Tenía los pies apoyados en el extremo de la tumba; un rectángulo de cemento liso. En el extremo opuesto, otro rectángulo, vertical, era el marco de sendas fotos de una pareja de ancianos en una placa metálica y el detalle de sus nombres y las fechas de nacimiento y de muerte. Estaba sentada en una pequeña sillita plegable, que parecía demasiado chica para su peso y sus caderas demasiado anchas. Me miró de soslayo cuando llegué a su lado, amable y distante a la vez.
–El pasto todavía está mojado.
Tal vez quiso justificar los pies sobre la lápida. O tal vez solo fue un comentario, como cualquier otro.
Nos saludamos dándonos la mano. Yo no quise agacharme y tampoco tenía confianza para darle un abrazo o alguna otra muestra más de afecto. Era mi tía, pero también era la primera vez que la veía.
Miró las fotos: –estos son tus abuelos.
Yo me adelanté un paso, incliné algo el cuerpo en la dirección de la cabecera de la tumba y fijé la vista en las imágenes sin color, tratando de identificar algo en los dos ancianos que quedaron retratados mirando fijo a la cámara, hace una punta de años. La foto de la abuela era un recorte de una foto colectiva que yo había visto en un álbum familiar, sería en casa de otra tía, si no recuerdo mal. La del abuelo era la foto de un documento, de la libreta de enrolamiento, o del obituario, algo que se usaba por entonces. Quise ver, reconocerme en las imágenes de aquellos viejos, lejanos y opacos, encontrar algo que fuera, más allá de un parecido totalmente borroso, de una estela de sangre desdibujada, alguna explicación de todo. Pero claro, las piedras no dan explicaciones; ni las fotos borrosas, ni siquiera los nombres y las fechas grabadas abajo. Ni siquiera esta mujer, anciana y obesa, que levantaba los pies sobre la lápida.

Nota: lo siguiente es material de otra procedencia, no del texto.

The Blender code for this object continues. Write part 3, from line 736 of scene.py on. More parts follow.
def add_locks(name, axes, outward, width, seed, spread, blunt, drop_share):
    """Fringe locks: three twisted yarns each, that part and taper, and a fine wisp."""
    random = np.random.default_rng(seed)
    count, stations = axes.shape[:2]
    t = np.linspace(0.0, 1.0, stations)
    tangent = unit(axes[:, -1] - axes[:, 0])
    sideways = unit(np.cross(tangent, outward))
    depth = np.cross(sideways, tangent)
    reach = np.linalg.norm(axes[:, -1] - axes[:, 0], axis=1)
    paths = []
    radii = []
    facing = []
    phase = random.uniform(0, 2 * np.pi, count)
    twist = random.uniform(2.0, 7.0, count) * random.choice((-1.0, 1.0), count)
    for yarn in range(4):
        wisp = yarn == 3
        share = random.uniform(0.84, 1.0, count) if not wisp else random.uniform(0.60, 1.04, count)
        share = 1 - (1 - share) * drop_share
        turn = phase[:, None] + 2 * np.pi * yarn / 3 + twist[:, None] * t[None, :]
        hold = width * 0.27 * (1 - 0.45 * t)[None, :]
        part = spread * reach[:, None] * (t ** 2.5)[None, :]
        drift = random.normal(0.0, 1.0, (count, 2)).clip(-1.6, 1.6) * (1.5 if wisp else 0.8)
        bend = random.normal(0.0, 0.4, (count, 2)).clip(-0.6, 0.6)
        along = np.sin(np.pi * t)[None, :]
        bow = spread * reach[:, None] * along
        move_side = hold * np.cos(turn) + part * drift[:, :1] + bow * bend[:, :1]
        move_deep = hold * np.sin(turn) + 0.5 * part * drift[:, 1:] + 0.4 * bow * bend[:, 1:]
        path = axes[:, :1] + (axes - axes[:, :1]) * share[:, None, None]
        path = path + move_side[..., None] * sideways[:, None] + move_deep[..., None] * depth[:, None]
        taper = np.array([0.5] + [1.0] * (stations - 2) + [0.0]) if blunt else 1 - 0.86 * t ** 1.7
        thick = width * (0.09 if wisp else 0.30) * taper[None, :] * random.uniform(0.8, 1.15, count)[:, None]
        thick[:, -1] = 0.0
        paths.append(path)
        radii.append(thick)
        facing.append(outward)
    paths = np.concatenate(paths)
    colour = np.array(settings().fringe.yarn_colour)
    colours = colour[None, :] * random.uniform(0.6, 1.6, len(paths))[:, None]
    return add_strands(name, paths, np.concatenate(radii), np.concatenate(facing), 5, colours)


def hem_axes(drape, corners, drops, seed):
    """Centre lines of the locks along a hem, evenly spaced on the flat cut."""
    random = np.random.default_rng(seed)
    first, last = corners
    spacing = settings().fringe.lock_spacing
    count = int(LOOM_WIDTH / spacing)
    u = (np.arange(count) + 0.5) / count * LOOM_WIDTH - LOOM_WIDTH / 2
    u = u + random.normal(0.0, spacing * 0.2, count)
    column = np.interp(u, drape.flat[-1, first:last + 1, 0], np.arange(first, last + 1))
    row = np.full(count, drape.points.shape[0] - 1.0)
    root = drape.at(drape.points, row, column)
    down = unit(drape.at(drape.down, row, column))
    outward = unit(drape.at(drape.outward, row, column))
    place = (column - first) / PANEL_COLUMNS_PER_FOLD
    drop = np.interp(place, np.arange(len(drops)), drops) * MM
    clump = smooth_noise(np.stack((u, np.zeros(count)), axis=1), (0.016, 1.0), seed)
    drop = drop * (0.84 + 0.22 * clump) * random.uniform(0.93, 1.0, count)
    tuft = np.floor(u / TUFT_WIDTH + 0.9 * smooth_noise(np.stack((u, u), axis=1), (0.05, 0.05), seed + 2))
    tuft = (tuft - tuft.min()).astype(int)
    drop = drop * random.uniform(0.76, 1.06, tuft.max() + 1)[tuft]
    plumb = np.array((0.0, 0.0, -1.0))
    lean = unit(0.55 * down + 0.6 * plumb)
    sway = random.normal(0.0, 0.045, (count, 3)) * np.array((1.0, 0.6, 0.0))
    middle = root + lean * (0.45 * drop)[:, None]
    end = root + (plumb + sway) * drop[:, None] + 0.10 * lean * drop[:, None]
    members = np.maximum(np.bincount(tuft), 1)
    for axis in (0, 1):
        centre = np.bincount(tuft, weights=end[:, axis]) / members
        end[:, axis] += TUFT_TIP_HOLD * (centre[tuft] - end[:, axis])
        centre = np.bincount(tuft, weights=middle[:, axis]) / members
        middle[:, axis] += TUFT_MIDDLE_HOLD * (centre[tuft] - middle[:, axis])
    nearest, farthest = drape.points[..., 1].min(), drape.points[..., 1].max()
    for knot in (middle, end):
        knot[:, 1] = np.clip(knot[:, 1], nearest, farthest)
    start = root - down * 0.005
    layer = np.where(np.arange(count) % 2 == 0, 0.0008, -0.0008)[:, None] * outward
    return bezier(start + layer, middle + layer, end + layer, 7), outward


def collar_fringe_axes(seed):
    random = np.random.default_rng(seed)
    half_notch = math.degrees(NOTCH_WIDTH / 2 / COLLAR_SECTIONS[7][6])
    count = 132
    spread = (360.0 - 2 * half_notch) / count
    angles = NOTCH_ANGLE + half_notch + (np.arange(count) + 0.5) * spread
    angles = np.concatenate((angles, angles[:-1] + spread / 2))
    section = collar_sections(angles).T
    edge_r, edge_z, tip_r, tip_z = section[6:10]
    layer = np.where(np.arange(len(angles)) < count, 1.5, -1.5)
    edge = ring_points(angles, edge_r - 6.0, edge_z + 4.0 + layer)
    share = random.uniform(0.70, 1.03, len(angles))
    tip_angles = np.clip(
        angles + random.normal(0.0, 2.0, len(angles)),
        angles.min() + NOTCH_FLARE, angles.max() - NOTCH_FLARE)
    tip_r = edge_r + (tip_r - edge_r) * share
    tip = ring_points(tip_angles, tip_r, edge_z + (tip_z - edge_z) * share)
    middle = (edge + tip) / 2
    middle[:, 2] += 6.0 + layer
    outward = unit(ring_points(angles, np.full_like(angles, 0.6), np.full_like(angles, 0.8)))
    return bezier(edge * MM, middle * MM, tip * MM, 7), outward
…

–Acá al lado están tus tíos, el Héctor y la Chela. Tu papá tenía un lugarcito, acá, al lado de papá y mamá. Por si aparecía algo; queríamos que tuviera un lugar. Después se fue pasando el tiempo, y los lugares no se pueden reservar para siempre.

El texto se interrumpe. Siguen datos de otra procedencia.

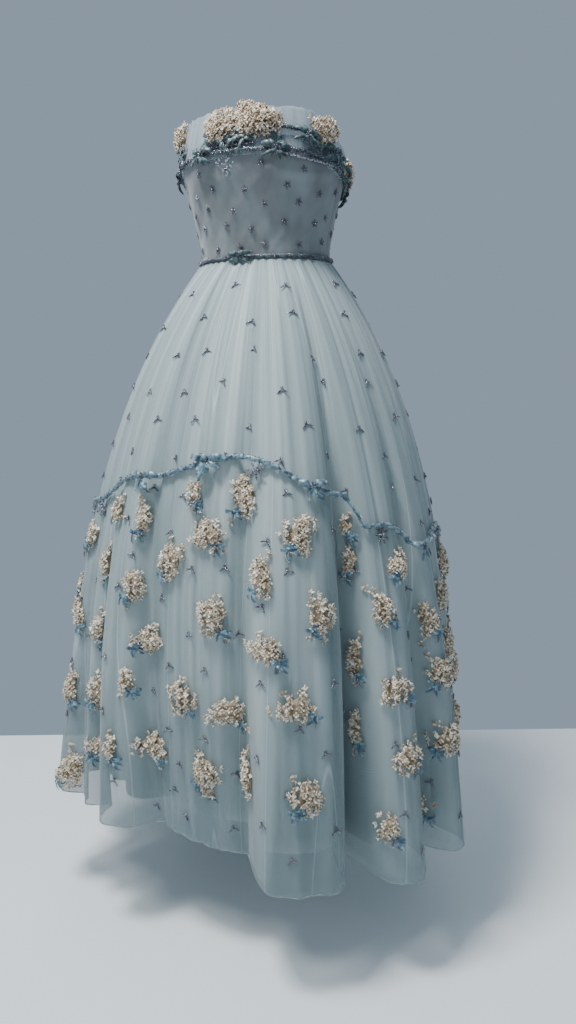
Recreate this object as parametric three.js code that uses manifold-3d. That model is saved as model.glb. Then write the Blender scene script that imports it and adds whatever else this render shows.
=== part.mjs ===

Disimulé lo de “algo”, por supuesto. Quería de ella algún comentario extra, pero no de esos que se caen por ahí, como a las perdidas, como una piedra en un pozo de agua, que desaparece bajo la superficie; como alguno que mencione a mi madre. Preferí el silencio.
La ayudé a incorporarse. Apoyó los pies en el piso y el pasto mojado le humedeció las zapatillas grises, desteñidas. Tuvo que hacer un esfuerzo, tomando un envión, para despegarse de la silla, agarrada de mi brazo derecho. Yo tomé la silla y la plegué, y volví a ofrecerle el brazo para dirigirnos al camino de piedritas blancas que circula recto entre las tumbas. Caminamos despacio, sin hablar. Un tanto incómodo, escuché, en el silencio de la mañana, el chirriar de las piedritas cediendo a las pisadas, y la respiración agitada de mi tía.

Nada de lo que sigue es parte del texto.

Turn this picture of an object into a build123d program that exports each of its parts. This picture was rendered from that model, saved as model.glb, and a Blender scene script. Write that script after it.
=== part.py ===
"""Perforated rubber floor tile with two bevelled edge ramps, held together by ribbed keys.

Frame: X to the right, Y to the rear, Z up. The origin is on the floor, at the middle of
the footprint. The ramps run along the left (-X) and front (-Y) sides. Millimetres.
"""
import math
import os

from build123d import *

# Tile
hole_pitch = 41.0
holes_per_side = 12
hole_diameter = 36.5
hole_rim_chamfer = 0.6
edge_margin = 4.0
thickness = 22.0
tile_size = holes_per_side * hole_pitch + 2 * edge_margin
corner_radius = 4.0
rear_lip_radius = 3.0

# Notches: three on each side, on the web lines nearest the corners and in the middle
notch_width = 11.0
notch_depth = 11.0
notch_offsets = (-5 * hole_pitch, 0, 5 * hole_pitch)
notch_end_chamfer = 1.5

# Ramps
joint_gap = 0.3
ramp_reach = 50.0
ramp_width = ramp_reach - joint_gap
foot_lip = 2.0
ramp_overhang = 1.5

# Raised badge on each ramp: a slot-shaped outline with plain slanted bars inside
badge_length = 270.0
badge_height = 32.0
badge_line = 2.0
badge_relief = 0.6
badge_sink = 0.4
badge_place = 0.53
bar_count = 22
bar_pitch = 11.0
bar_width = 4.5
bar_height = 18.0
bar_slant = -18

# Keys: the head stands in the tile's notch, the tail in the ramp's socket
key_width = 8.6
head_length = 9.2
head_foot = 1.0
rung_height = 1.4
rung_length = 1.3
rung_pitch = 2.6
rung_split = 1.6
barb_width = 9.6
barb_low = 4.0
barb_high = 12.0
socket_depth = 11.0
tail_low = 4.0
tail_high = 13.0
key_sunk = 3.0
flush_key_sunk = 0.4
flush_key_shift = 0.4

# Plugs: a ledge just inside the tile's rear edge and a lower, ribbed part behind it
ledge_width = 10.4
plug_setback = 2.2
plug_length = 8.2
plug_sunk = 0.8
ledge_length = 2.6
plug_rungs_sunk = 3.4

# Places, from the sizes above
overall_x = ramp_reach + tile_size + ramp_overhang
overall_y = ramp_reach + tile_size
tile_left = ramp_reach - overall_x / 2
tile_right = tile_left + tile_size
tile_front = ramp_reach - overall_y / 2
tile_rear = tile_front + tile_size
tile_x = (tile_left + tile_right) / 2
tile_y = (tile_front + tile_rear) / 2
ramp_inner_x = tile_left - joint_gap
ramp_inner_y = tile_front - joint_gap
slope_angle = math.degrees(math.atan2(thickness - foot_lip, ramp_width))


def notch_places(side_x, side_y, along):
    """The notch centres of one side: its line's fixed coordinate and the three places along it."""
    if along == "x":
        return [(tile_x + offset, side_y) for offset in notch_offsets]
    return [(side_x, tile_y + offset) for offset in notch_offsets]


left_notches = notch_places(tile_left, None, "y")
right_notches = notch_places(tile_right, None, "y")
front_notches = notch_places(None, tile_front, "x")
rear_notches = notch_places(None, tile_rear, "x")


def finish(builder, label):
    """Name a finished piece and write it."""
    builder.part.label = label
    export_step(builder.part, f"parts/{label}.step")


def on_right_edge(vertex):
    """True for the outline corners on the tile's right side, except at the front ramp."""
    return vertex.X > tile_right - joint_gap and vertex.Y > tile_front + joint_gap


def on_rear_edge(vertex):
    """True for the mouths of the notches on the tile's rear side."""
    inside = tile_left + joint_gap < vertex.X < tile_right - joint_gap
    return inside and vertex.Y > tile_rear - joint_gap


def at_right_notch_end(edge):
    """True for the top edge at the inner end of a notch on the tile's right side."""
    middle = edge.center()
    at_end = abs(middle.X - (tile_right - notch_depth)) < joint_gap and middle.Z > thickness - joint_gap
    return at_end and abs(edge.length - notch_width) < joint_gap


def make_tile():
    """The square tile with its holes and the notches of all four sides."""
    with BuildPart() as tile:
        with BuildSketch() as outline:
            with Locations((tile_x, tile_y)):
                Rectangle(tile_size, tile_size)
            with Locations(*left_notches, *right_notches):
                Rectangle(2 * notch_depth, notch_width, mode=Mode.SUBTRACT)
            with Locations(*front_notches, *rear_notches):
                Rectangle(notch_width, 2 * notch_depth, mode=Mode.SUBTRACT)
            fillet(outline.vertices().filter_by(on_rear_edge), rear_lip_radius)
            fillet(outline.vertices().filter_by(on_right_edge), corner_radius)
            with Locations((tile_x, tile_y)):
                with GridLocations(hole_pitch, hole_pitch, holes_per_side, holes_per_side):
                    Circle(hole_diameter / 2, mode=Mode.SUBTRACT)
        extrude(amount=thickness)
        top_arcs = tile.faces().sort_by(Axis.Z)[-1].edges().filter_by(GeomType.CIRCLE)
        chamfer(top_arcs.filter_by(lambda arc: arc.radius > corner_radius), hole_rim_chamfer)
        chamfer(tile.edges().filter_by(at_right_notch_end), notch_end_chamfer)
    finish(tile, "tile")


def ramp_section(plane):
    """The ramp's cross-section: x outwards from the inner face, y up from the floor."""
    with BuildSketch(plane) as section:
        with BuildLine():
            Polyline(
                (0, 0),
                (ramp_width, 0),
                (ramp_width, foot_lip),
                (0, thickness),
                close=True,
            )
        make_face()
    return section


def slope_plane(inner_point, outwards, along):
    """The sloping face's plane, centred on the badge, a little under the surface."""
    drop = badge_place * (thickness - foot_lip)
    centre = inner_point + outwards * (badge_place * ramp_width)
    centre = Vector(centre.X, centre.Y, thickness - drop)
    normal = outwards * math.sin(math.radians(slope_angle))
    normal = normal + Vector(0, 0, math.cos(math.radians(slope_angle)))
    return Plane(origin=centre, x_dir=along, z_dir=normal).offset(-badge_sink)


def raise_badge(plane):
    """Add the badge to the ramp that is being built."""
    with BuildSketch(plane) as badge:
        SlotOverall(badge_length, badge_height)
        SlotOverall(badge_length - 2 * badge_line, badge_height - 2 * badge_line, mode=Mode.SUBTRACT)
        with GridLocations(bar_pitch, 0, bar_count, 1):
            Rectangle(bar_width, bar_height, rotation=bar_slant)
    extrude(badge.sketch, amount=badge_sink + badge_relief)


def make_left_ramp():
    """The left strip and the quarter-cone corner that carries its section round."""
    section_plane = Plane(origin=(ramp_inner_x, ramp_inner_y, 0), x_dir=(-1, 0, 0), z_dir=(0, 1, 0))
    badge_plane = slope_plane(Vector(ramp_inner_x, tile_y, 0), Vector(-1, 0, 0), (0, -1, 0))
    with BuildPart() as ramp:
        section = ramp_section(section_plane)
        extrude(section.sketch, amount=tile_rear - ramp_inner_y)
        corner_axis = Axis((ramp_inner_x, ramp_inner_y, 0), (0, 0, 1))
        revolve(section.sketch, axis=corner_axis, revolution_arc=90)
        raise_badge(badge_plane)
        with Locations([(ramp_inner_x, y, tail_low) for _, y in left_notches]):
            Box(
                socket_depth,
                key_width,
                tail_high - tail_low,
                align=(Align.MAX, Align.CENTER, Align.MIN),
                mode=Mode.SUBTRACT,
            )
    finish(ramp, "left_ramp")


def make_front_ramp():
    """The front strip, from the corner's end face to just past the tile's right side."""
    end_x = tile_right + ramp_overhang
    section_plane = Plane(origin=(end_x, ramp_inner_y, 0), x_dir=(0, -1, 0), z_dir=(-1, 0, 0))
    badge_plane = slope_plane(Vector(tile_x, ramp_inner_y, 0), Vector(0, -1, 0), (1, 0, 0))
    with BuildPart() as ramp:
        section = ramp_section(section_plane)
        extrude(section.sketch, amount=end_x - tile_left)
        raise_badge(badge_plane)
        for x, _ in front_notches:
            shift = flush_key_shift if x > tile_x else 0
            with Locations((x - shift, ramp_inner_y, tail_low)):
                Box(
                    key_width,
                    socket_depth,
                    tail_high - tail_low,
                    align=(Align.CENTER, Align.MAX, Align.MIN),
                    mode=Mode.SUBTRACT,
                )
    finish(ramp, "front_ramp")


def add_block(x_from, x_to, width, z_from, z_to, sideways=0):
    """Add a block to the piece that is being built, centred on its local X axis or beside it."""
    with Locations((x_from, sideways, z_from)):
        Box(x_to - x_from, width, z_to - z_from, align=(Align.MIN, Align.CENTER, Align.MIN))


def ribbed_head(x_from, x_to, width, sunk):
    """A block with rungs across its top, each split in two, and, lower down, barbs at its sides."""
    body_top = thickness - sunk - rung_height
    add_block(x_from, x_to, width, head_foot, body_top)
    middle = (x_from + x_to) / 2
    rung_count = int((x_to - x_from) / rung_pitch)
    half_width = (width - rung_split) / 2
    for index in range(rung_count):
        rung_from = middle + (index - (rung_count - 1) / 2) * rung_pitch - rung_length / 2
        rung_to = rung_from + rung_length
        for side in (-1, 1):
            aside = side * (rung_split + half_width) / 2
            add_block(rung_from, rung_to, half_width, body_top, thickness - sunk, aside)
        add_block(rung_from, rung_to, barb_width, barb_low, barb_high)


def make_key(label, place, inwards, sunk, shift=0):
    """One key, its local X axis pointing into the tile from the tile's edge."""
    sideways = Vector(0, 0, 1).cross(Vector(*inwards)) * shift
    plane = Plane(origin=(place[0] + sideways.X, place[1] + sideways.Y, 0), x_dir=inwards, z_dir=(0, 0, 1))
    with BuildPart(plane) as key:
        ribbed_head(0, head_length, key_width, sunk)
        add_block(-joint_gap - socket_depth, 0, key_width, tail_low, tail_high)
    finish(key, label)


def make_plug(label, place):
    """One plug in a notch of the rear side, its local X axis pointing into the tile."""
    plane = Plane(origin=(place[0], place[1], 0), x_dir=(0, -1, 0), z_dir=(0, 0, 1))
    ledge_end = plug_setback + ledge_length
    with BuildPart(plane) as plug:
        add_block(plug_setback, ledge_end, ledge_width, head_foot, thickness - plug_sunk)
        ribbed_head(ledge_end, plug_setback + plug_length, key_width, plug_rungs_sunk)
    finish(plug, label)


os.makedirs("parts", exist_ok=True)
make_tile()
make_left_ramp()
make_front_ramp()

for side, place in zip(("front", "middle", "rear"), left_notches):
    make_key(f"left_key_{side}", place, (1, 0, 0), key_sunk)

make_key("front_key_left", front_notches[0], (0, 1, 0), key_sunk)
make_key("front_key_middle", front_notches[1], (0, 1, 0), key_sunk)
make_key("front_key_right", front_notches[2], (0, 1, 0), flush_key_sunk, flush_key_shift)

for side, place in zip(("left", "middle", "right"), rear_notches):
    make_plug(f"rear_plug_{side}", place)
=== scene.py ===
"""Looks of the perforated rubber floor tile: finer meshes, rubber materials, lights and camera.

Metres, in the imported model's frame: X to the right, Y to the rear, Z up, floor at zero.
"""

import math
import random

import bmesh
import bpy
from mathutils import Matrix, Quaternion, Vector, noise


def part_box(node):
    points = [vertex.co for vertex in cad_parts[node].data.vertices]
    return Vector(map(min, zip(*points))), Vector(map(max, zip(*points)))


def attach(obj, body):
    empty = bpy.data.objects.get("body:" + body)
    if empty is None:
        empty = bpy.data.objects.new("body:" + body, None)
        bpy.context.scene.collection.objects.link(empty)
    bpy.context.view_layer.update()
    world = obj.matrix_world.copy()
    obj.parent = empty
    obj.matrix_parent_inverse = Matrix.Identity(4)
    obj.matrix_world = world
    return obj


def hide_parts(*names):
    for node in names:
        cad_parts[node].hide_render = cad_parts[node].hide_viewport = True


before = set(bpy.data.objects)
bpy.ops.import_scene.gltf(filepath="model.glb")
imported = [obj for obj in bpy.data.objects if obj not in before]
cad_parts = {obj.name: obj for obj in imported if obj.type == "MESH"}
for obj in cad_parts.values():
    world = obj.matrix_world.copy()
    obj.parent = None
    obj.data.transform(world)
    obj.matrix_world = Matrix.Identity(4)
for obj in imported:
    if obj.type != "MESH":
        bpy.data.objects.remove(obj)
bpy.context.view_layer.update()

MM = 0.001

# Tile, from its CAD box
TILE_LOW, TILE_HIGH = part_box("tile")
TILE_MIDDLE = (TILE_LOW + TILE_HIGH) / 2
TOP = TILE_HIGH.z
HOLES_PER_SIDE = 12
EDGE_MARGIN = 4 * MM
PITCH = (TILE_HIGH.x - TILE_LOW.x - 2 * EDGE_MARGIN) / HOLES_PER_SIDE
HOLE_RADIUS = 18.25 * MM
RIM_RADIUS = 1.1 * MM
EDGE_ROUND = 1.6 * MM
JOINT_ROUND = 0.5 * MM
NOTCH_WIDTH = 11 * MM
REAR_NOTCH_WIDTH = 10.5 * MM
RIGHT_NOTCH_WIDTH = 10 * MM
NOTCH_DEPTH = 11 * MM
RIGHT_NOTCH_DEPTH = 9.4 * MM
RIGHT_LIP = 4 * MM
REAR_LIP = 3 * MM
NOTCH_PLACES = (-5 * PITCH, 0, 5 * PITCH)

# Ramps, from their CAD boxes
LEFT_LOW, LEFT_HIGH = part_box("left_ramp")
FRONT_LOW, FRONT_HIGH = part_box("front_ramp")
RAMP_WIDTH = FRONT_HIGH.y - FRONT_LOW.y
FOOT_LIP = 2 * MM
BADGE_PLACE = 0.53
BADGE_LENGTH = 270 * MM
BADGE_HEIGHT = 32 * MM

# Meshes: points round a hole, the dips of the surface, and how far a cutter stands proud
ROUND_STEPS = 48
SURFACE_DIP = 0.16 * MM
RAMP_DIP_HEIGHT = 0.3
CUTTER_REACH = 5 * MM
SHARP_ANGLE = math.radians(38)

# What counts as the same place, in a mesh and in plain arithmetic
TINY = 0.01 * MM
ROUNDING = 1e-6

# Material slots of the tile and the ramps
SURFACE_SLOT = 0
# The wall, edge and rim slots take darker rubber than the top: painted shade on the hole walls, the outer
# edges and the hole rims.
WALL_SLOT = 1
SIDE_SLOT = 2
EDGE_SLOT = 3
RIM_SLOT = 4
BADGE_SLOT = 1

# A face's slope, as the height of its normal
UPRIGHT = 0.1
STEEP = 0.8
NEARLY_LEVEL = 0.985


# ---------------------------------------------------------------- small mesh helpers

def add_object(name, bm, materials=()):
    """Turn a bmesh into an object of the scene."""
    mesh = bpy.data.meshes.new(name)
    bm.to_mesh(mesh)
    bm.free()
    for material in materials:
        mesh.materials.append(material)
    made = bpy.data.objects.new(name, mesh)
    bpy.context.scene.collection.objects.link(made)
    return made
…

Me daba cuenta que me iba sin nada. En realidad, no sé qué esperaba encontrar en ese lugar: un lazo con el pasado, algún trozo de la historia que falta, un rastro.
En la puerta del cementerio estaba esperando mi primo, sentado en la camioneta, medio encorvado sobre el volante; me pareció un extraño, un viejo. Luego siguieron los saludos, y subir a mi tía al vehículo, apoyando sus pies en un cajoncito que achicaba la altura del estribo. Saludos de nuevo, pasá por el pueblo antes de irte, quedate a comer y todo eso. Una última vez levantó el brazo, cuando la camioneta se puso en movimiento. Me quedé un rato parado, mirando cómo se alejaba, y luego la estela de polvo, doblando para el lado del pueblo. Miré hacia el cementerio y pensé que no valía la pena volver a ver, una última vez, las tumbas. Subí al auto y tomé el mismo camino, siguiendo la polvareda que se asentaba y levantando mi propia estela de polvo. En el cruce de la ruta, vi la camioneta que se alejaba, un punto negro y las nubes destiñendo el sol de la mañana, como un hechizo de melancolía. Yo agarré para el otro lado, por el asfalto, volviendo.